By turning a wasted resource into fertilizer, researchers aim to help a hungry nation replenish depleted soils

By Virginia Gewin |

As unemployed young men pick through trash heaps near Jimma University in southwestern Ethiopia to find treasures to sell, they search for one of the hottest resources in demand at the moment: discarded animal bones.

Animal bone is one of Ethiopia’s only sources of phosphorus and calcium, nutrients the country’s acidic, depleted soils have in shortest supply. Most of the country’s 80 million farmers, who comprise 80 percent of the population, cultivate small parcels of the ruddy soils. Despite the fact that Ethiopia is one of the fastest-growing economies in the world, fertilizer often remains an out-of-reach expense. And if farmers are able to buy phosphorus fertilizer, they typically apply only a fraction of what is needed, which diminishes, if not eliminates, the intended effects of the fertilizer. As a result, hectares of stunted maize plants — made worse by the current devastating drought — are a common sight, and 10.1 million households in the sub-Saharan country will rely on food aid this year. In search of nondegraded land, farmers expand operations onto steep mountain sites, which are not ideal for agriculture, either.

In 2011, the U.S. Embassy in Ethiopia spent US$15,000 to foster an agricultural research partnership between Cornell University in Ithaca, New York, and Jimma University, located 350 kilometers (217 miles) from Ethiopia’s capital, Addis Ababa, as a way to both educate students and improve food production in the face of climate change. The partnership quickly seized on the phosphorus dilemma and the potential of the abundant, untapped source of the nutrient going to waste outside slaughterhouses or in garbage heaps across the cattle-rich country.
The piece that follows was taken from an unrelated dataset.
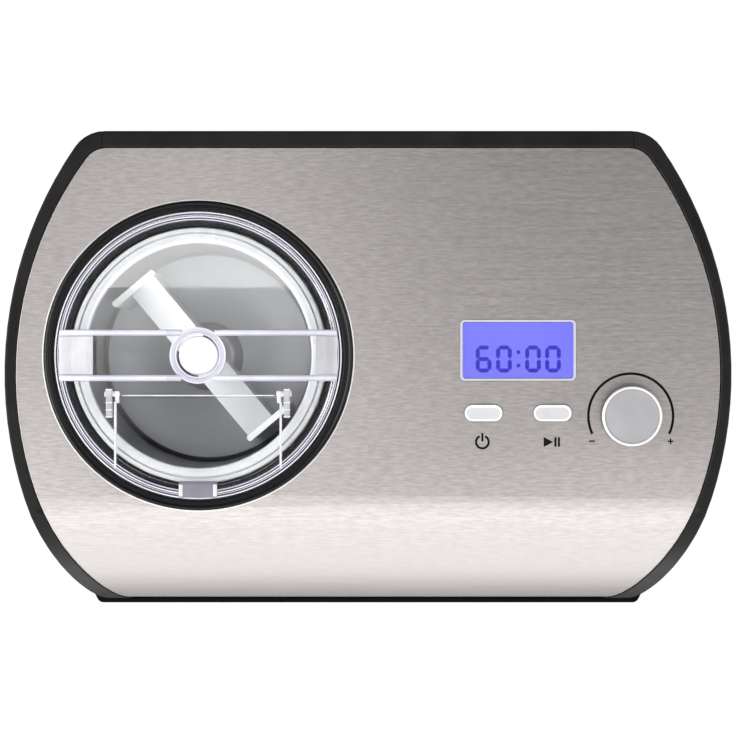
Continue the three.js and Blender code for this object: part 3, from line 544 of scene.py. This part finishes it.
def build_bezel():
    outline = [(71.6, 203.6), (84.6, 203.6), (84.6, 215.6), (84.3, 216.0), (83.7, 216.2),
               (83.1, 216.0), (82.7, 215.7), (82.3, 216.0), (81.9, 216.0), (81.4, 215.6),
               (80.4, 215.6), (79.8, 215.3), (79.6, 214.8), (79.6, 206.8), (79.2, 206.4),
               (72.2, 206.4), (71.6, 206.0)]
    place(turned("bowl_bezel_ring", outline, BOWL_CENTRE, "bezel"), "root", "bezel", "bowl_bezel")
    # the cover's rolled edge is drawn in near-white metal: a painted highlight line along the
    # steel's edge round the bowl
    rolled = [(85.05, 213.4), (85.9, 213.4), (85.9, 214.3), (85.7, 214.5), (85.3, 214.5),
              (85.05, 214.2)]
    place(turned("cover_rolled_edge", rolled, BOWL_CENTRE, "painted_highlight_edge"), "root", "steel_cover")


def build_bowl():
    outline = [(7.0, 102.5), (7.0, 104.0), (13.6, 104.0), (15.5, 103.4), (17.2, 101.6),
               (18.3, 95.0), (19.0, 88.0), (19.8, 86.2), (21.4, 85.5), (56.0, 85.5), (59.4, 86.2),
               (61.4, 88.2), (62.0, 91.5), (62.0, 206.5), (63.5, 206.5), (63.5, 90.0),
               (62.2, 85.6), (59.0, 84.0), (20.0, 84.0), (17.0, 88.0), (15.0, 100.0),
               (13.0, 102.5)]
    bowl = turned("freezer_bowl_shell", outline, BOWL_CENTRE, "aluminium")
    place(bowl, "bowl", "bowl", "freezer_bowl")
    rim = [(63.9, 204.9), (70.0, 204.9), (70.4, 205.3), (70.4, 208.8), (70.1, 209.5),
           (69.4, 209.8), (68.0, 209.8), (67.8, 208.4), (67.2, 208.4), (67.0, 209.8),
           (63.2, 209.8), (62.5, 209.5), (62.2, 208.9), (62.2, 206.8), (63.9, 206.8)]
    place(turned("bowl_rim_white", rim, BOWL_CENTRE, "white"), "bowl", "bowl_ring", "bowl_rim_ring")


def across_bowl(name, side, y0, y1, material):
    """A plate from y0 to y1 behind the bowl's centre, from a side view of (x, z) points."""
    working = bmesh.new()
    loops = []
    for y in (y0, y1):
        corners = [Vector((x + BOWL_MM.x, y + BOWL_MM.y, z)) * MM for x, z in side]
        loops.append([working.verts.new(corner) for corner in corners])
    working.faces.new(loops[0])
    working.faces.new(loops[1])
    count = len(side)
    for index in range(count):
        after = (index + 1) % count
        working.faces.new((loops[0][index], loops[0][after], loops[1][after], loops[1][index]))
    return from_bmesh(name, working, material)


def block(x0, x1, y0, y1, z0, z1, material="clear"):
    """A box over the bowl's centre, in millimetres."""
    outline = over_bowl([(x0, y0), (x1, y0), (x1, y1), (x0, y1)])
    return prism("lid_block", outline, z0, z1, material)


def flap_outline(spread):
    half = FLAP_HALF + spread
    radius = FLAP_RADIUS + spread
    turn = math.degrees(math.acos(half / radius))
    straight = [(half, -23.0 + spread), (-half, -23.0 + spread)]
    return over_bowl(straight + arc(0, 0, radius, 180 + turn, 360 - turn, 40))


def bar_along_x(x0, x1, y, z, radius, material="painted_highlight_white"):
    working = bmesh.new()
    middle = Vector(((x0 + x1) / 2 + BOWL_MM.x, y + BOWL_MM.y, z)) * MM
    place_bar = Matrix.Translation(middle) @ Matrix.Rotation(math.pi / 2, 4, "Y")
    bmesh.ops.create_cone(working, cap_ends=True, segments=24, radius1=radius * MM,
                          radius2=radius * MM, depth=abs(x1 - x0) * MM, matrix=place_bar)
    return from_bmesh("lid_bar", working, material)


def part_of_lid(piece, edge=0.3):
    soften(piece, edge, 2)
    return place(piece, "lid", "lid", "clear_lid")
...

“There were piles of bones that nobody was using at the time,” says Cornell University soil scientist Dawit Solomon, a native of Ethiopia. Solomon and colleagues decided to turn the mountains of slaughtered cattle, sheep and goat carcasses into a local fertilizer source. In 2013 the researcher calculated that, if recycled, the 192,000 to 330,000 metric tons (212,000 to 364,000 tons) of bone waste each year from livestock could yield 28 to 58 percent of annual phosphorus supplies to the country — saving US$50 million to US$104 million annually were the same amount of fertilizer imported. They proposed setting up a system to collect bones and burn them at high temperatures, a process known as pyrolysis. Pyrolysis eliminates potentially harmful microbes and makes the phosphorus in the resulting bone powder more available to plants when added to the soil. (The team is working separately on trials to address nitrogen and potassium shortages in the soil, but the focus of the bone char research is to provide phosphorus.)

It wasn’t clear how, using Ethiopia’s existing technology, to fashion bone into the familiar, easy to spread, slow-release fertilizer pellets farmers would want. Cornell agricultural economist Garrick Blalock and students from Cornell and Jimma found themselves in uncharted territory — spraying sugar water onto powdered bone, cornstarch and molasses as a motorized spinning disk churned the mixture into sturdy peanut-sized pellets. They finally hit on a winning strategy and are now supporting development of low-cost machinery to produce the fertilizer anywhere in the country.